One of the unintended consequences of the CAA is that many Cubans in the U.S. have believed their own propaganda. My father, for instance, had no qualms telling me we deserved our privilege, that we had earned it, because the Castro dictatorship was uniquely horrible. When I’d point out that the boatloads of Haitians fleeing their way-more-viciously violent dictatorship seemed at least as deserving, he’d scoff. No, no. Our situation was worse. Why would we be treated so differently if we weren’t in fact different? This idea that our situation is so singular has permeated Cuban-American thinking, especially among the older generation (the folks who were young adults in the 1960s) to such an extent that it’s acquired a particularly isolating coda: It is impossible to explain. So impossible that no one else can understand. We stand alone, an island, yes, an island in a sea of torment.

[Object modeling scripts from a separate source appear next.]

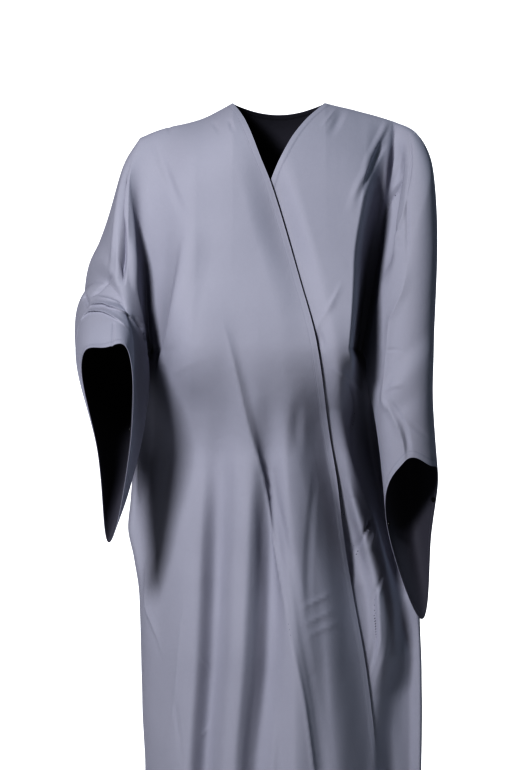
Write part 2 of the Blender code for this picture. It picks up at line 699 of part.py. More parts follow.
right = front_grid(-1, RIGHT_COLUMNS)
left = front_grid(1, LEFT_COLUMNS)
rear = back_grid(BACK_COLUMNS)
right_sleeve = sleeve_grid(-1)
left_sleeve = sleeve_grid(1)

join_side_seam(right, rear, 0, 1)
join_side_seam(left, rear, -1, -2)
join_armhole(right_sleeve, right, rear, 0, 1)
join_armhole(left_sleeve, left, rear, -1, -2)
for panel in (right, left, rear):
    panel[0] = pull_in(panel[0], panel[1], panel[1] * (1, -1, 1), panel[0] + (0, 0, -1))

cloth("front_right", right, False, True, cloth_slot, home)
cloth("front_left", left, False, False, cloth_slot, home)
cloth("back", rear, False, True, cloth_slot, home)
cloth("sleeve_right", right_sleeve, True, False, cloth_slot, home)
cloth("sleeve_left", left_sleeve, True, True, cloth_slot, home)
for snap_name, snap_side, snap_column in SNAPS:
    snap(snap_name, left_sleeve if snap_side > 0 else right_sleeve, snap_column, snap_slot, home)
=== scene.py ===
import math

import bpy
import numpy as np
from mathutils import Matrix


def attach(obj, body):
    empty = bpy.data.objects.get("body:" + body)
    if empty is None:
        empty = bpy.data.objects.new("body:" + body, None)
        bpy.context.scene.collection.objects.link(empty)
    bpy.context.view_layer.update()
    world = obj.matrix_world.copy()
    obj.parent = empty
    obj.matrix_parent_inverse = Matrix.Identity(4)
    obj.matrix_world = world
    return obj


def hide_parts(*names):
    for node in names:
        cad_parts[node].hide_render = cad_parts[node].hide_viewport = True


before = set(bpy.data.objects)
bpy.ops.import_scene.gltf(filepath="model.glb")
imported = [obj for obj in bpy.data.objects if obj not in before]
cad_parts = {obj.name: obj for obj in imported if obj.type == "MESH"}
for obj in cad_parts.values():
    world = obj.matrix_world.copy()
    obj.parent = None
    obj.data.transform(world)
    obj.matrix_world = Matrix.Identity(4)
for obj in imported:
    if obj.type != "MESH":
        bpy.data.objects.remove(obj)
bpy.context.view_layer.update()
print("frame loaded")


def metres(sizes):
    return np.array(sizes) / 1000


# Sizes are in metres, and outlines, folds and creases in millimetres. Drop is the
# distance below the neck points, x runs to the wearer's left, the front faces -y.
robe = {
    "length": 1.42,  # neck points to hem
    "underarm": 0.42,  # drop where sleeves and side seams meet
    "neckHalf": 0.078,
    "backNeckDip": 0.014,
    "backNeckLead": 0.034,
    "frontRound": 0.15,
    "backRound": 0.10,
    "roundPower": 0.75,
    "lapGap": 0.006,  # the left front lies this far behind the right front's edge
    "lapDepth": 0.015,
    "lapReach": 0.055,
    "lapFolds": 0.35,
    "lapEase": 0.036,
    "lapStart": 0.08,
    # share of the half width: flat floor, slope
    "rightValley": (0.0, 0.45),
    "leftValley": (0.05, 0.17),
    # drop, how much of that valley shows
    "rightSoftness": ((0.0, 1.0), (0.10, 1.0), (0.42, 0.35), (0.62, 0.0)),
    "leftSoftness": ((0.0, 0.2), (0.06, 0.3), (0.17, 0.9), (0.26, 1.0), (0.38, 1.0), (0.52, 0.0)),
    "calmDrops": (0.0, 0.14, 0.28, 0.52, 0.60, 0.72, 0.88, 1.02, 1.14, 1.42),
    "calmFrom": 0.70,  # share of the half width from which the underarm's dip is felt
    "ringFullness": 0.62,
    # how far the front stands forward
    "bellyDrops": (0.0, 0.22, 0.41, 0.60, 0.74, 0.94, 1.42),
    "bellyLead": (0.0, 0.0, 0.018, -0.042, -0.044, -0.014, 0.0),
    # how boxy the left front's section is
    "squareDrops": (0.0, 0.10, 0.24, 0.38, 0.54, 0.86, 1.02, 1.42),
    "leftSquare": (1.0, 1.4, 2.1, 1.8, 1.0, 0.85, 0.74, 0.74),
    # how soon folds rise from the side inwards, and how much sooner low on the left
    "sideRise": 1.6,
    "lowLeftRise": 1.4,
    "lowLeftFrom": 0.84,
    "lowLeftOver": 0.12,
}

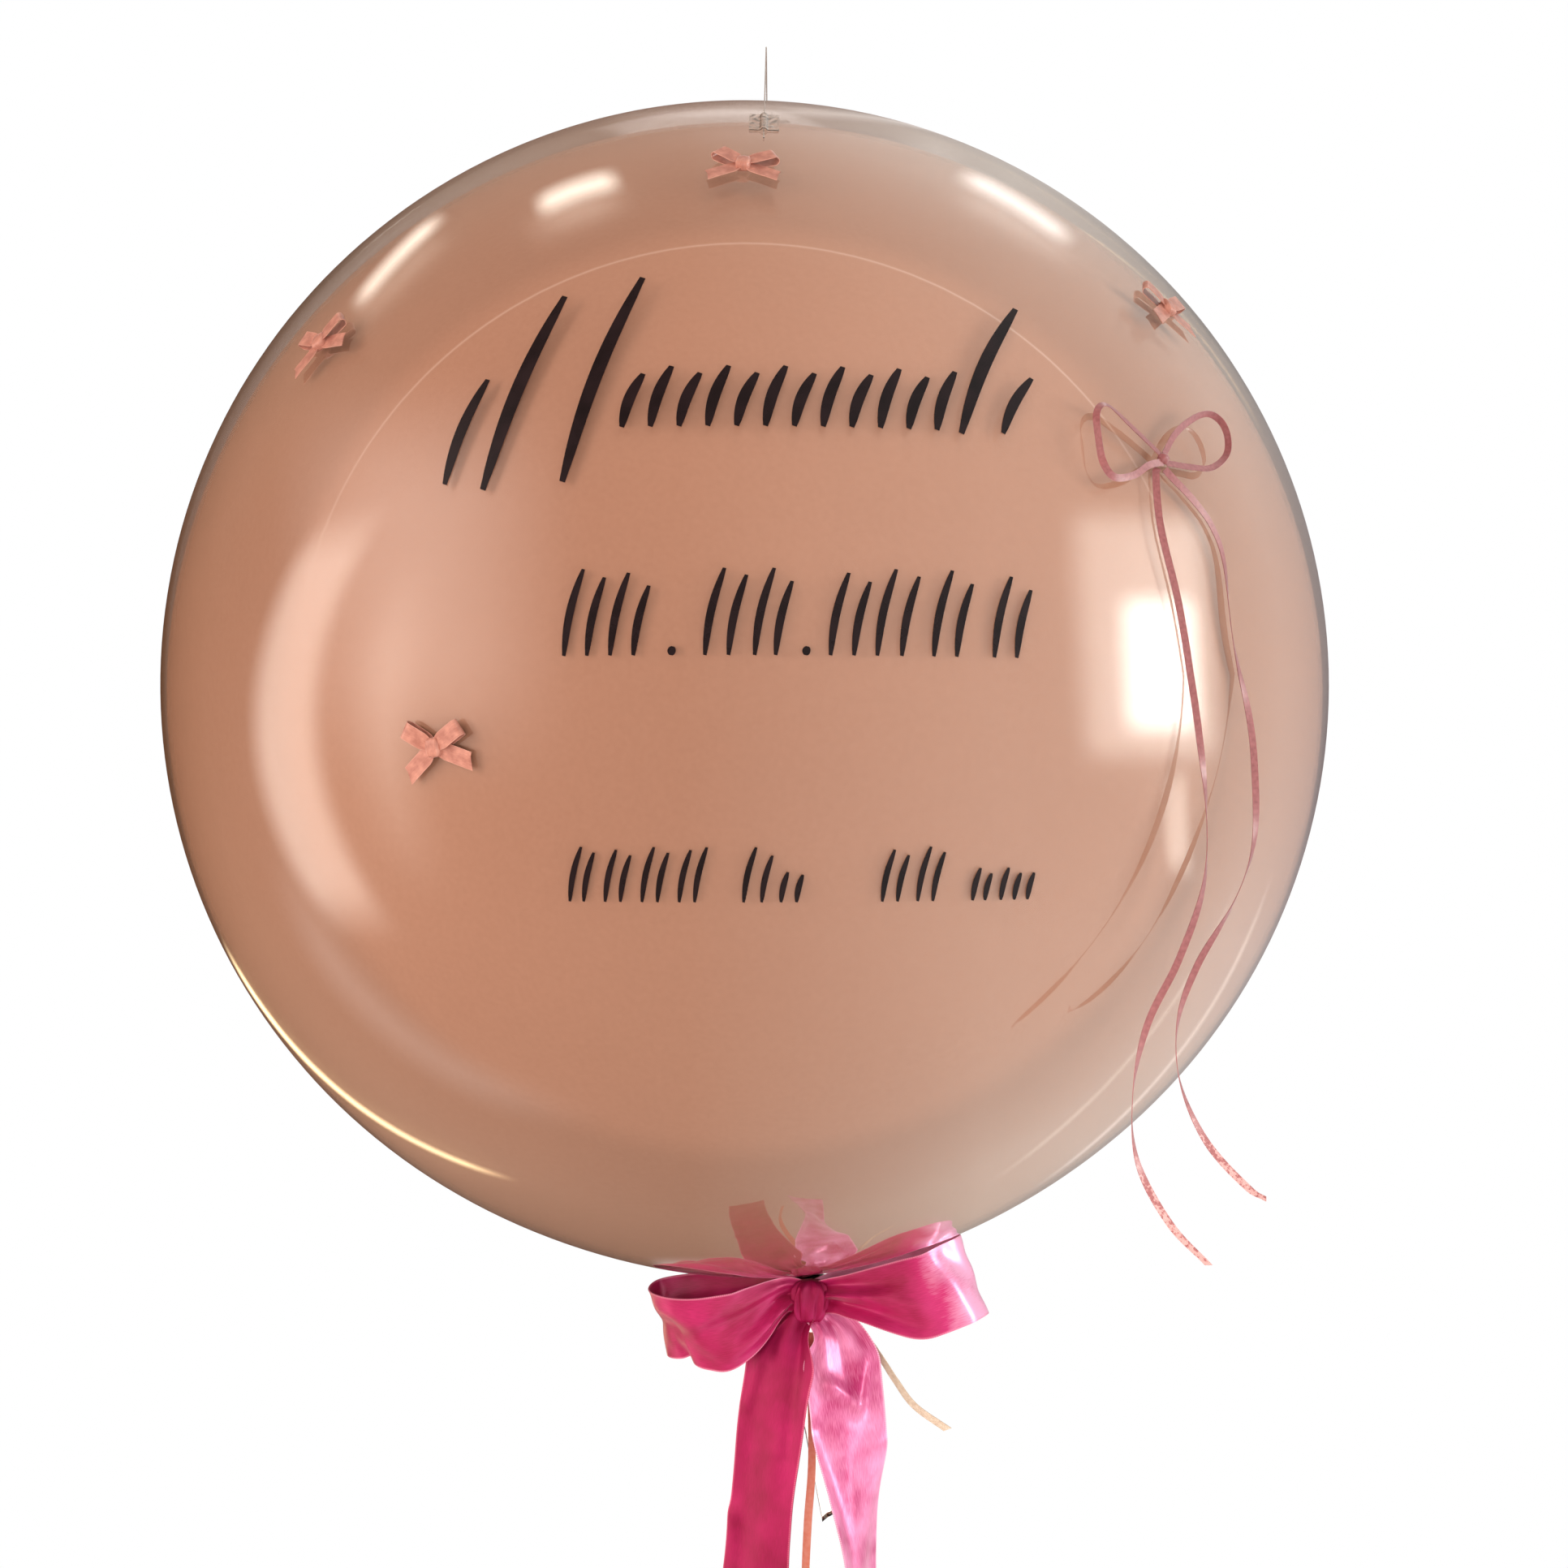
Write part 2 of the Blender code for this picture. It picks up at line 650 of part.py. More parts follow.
def threadPoints(centre):
    """From the front tape up and over the hook, then down to the back tape."""
    middle = Vector((0, 0, centre.z))
    reach = threadRadiusOnFilm()
    endAngle = tabAngle + (tabLength / 2 + threadEnd) / bubbleRadius
    half = []
    steps = 6
    for i in range(steps + 1):
        angle = endAngle + (leaveAngle() - endAngle) * i / steps
        half.append((-reach * math.sin(angle), reach * math.cos(angle)))
    slope = leaveAngle()
    bendStart = (-hookRadius * math.sin(slope), bendHeight() + hookRadius * math.cos(slope))
    for share in (0.25, 0.5, 0.75, 0.92):
        half.append(tuple(a + (b - a) * share for a, b in zip(half[steps], bendStart)))
    bendSteps = 4
    for i in range(bendSteps):
        angle = slope * (1 - i / bendSteps)
        half.append((-hookRadius * math.sin(angle), bendHeight() + hookRadius * math.cos(angle)))
    whole = half + [(0, bendHeight() + hookRadius)] + [(-y, z) for y, z in half[::-1]]
    return [middle + Vector((0, y, z)) for y, z in whole]


def tabMesh(name, centre, side):
    """A tape on the film, raised over the thread. side is -1 in front and 1 behind."""
    clear = threadDiameter / 2 + gap
    columns = [-tabWidth / 2, -tabWidth / 4, -3 * clear, -clear, clear, 3 * clear, tabWidth / 4, tabWidth / 2]
    rows = 5
    rings = []
    for i in range(rows):
        angle = tabAngle + tabLength * (i / (rows - 1) - 0.5) / bubbleRadius
        under, over = [], []
        for x in columns:
            ridge = (threadDiameter + gap) * (1 - smoothStep((abs(x) - clear) / (2 * clear)))
            for lift, row in ((gap + ridge, under), (gap + ridge + tabThickness, over)):
                radius = math.sqrt((bubbleRadius + lift) ** 2 - (x - centre.x) ** 2)
                y = side * radius * math.sin(angle)
                row.append(Vector((x, y, centre.z + radius * math.cos(angle))))
        rings.append(under + over[::-1])
    return closedMesh(name, rings)


def build():
    clearScene()
    film = material("clear film", (0.93, 0.90, 0.88), 0.05, transmission=0.9)
    satin = material("fuchsia satin", (0.60, 0.03, 0.19), 0.35)
    rose = material("rose satin", (0.50, 0.17, 0.16), 0.40)
    salmon = material("salmon ribbon", (0.90, 0.30, 0.20), 0.40)
    cream = material("cream ribbon", (0.88, 0.80, 0.70), 0.40)
    tape = material("clear tape", (0.90, 0.90, 0.88), 0.15, transmission=0.8)

    centre = Vector((bubbleShift, 0, threadDiameter / 2 - bendHeight() - hookRadius))
    neckMiddle = centre + neckPoint(bubbleRadius + knotDrop)
    knotForward = neckRadius + gap + collarThickness + knotDepth / 2 - knotSink
    knotMiddle = neckMiddle - Vector((0, knotForward, 0))

    makeBubble(centre, film)
    makeSatinBow(knotMiddle, neckMiddle, satin)
    narrowStart = makeNarrowBow(centre, rose)
    tube("narrow_tail_left", draped(narrowLeftRoute, narrowStart, centre), narrowWidth, rose)
    tube("narrow_tail_right", draped(narrowRightRoute, narrowStart, centre), narrowWidth, rose)
    tube("salmon_ribbon", curledPoints(salmonRoute, 22, knotMiddle), curlWidth, salmon)
    tube("cream_ribbon", curledPoints(creamRoute, 10, knotMiddle), curlWidth, cream)
    makeMiniBows(centre, rose)
    tube("hang_thread", threadPoints(centre), threadDiameter, tape)
    objectFrom("hang_tab_front", tabMesh("hang_tab_front", centre, -1), tape)
    objectFrom("hang_tab_back", tabMesh("hang_tab_back", centre, 1), tape)


build()
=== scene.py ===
# A clear bubble balloon with a rose balloon sealed in it, a satin bow at its neck and little bows on its film
import math

import bmesh
import bpy
from mathutils import Matrix, Vector, noise


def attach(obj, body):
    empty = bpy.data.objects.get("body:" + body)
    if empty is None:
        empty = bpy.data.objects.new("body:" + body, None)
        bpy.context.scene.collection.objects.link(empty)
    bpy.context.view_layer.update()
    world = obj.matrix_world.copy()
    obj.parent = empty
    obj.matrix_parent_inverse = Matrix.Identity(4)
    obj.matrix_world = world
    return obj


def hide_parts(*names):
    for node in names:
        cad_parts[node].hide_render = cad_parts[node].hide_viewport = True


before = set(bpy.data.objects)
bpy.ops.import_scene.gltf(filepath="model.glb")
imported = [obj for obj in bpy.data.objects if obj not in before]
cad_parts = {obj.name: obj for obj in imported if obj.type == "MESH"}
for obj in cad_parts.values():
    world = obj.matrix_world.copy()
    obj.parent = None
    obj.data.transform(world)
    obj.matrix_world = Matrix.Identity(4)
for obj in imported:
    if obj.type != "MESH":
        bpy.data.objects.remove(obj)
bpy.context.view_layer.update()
print("frame loaded:", ", ".join(sorted(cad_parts)))

gap = 0.0003  # between pieces that touch, in metres like every length here

# The hanging thread and its two tapes
hang = {
    "threadDiameter": 0.0006,
    "hookRadius": 0.004,
    "tabAngle": math.radians(30),  # of the tapes from the crown
    "tabLength": 0.024,
    "tabWidth": 0.013,
    "tabThickness": 0.0004,
    "threadEnd": 0.010,
}

# The clear film, which everything else hangs on
film = {
    "radius": 0.280,
    "shift": -0.0097,
    "neckTilt": math.radians(5.95),
    "neckRadius": 0.0075,
    "neckSpread": 0.034,
    "neckBend": 0.004,
    "drawnOut": 0.0055,  # towards the neck
    "drawnOutAngle": math.radians(20),
    "drawnCurve": 1.4,
    "pleats": 10,
    "pleatDepth": 0.0006,
    "creaseDepth": 0.0011,  # of the fine creases that run out from the neck
    "creaseSpread": 7.2,
    "wall": 0.00015,
    "tailLength": 0.091,
    "tailWidth": 0.028,
    "tailThickness": 0.0014,
    "tailLean": math.radians(12),
    "tailOpening": 0.045,
    "tailSlant": 0.010,  # of its cut end, lower on the left
    "crumple": 0.0012,
    "tailWaves": (9, 55),  # across and along the tail
    "endWave": 0.0025,
    "knotDrop": 0.0188,
    "knotHeight": 0.021,
}


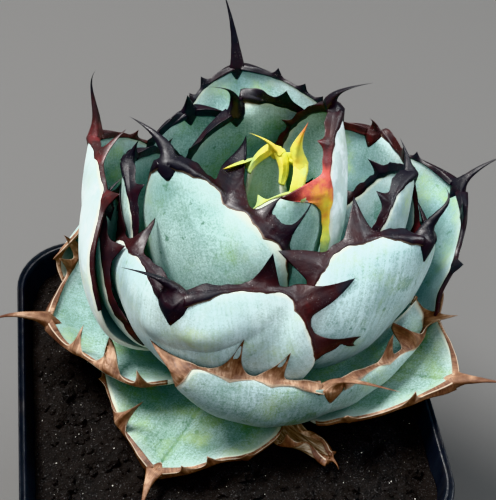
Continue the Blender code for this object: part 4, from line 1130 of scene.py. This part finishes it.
# Leaves
# Twenty-two living leaves, from the heart outwards, each grown from the stem and pressed round those inside
# it. Each has its name, tip, bend, root's azimuth and height, width and cup. Teeth are (distance from the
# tip, height, lean to the tip, curl inwards) on the left edge, 1, and the right, -1, or a count and a height.
YOUNG = (young_skin, live_horn, "young_horn")
INNER = (inner_skin, live_horn, "dark_horn")
OUTER = (outer_skin, live_horn, "dark_horn")
OLD = (old_skin, dead_horn, "dry_horn")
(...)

What this has done is separate us from what might have otherwise been other natural communities of affinity. And this idea of specialness, of deserving to be special because of unique suffering, has, of course, provoked resentment toward Cubans by other immigrant groups. It’s what feeds the Cuban-American community’s hesitation to show solidarity on larger immigration matters. Indeed, only in the last few years, after her South Florida district became less Cuban, did the leonine Ileana Ros-Lehtinen, the first Hispanic congresswoman in history, come around on things like the DREAM Act, opening the way for fellow Cuban-American U.S. Representative Mario Díaz-Balart to follow. And only after they’d stepped into the fray could Rubio try his hand at immigration reform—an effort so tone-deaf and soulless on his part that he soon gave up, denouncing his own proposed legislation.
Though neither Obama nor Cuban President Raul Castro has made specific mention of the CAA, there is little doubt Cuba will make its repeal a condition to go forth. In Cuba, the law is referred to as “la ley asesina,” the murderous law, because its promise of instant residence serves as bait for thousands to leave, many dying en route along the Straits of Florida.
In Cuba, the CAA is also a strategy, not for exile, but for economic advancement: Cubans come to the U.S., get their residency under the CAA in the required year and a day, then turn around and go back to Cuba, visiting multiple times in any given year, and taking with them U.S. earned dollars, completely undermining the idea of exile—clearly people go back because no one is persecuting them. In recent years even hardliners like Ros-Lehtinen and Rubio have begun to question whether to reform—though certainly not repeal—the CAA. How can we have normal relations with such an abnormal policy in place?
But how will we Cubans adjust to being just another immigrant group, to surrendering our special status, to having no special claim other than ourselves? How will Cubans adjust to having a normal immigration quota, to having to justify moving to the U.S. for practical and personal reasons? How will being immigrants in every sense realign our relationships with other U.S. Latinos, and with other Americans?
Redefining U.S.-Cuban relations means giving up exile, every last speck of it. It means redefining who we are.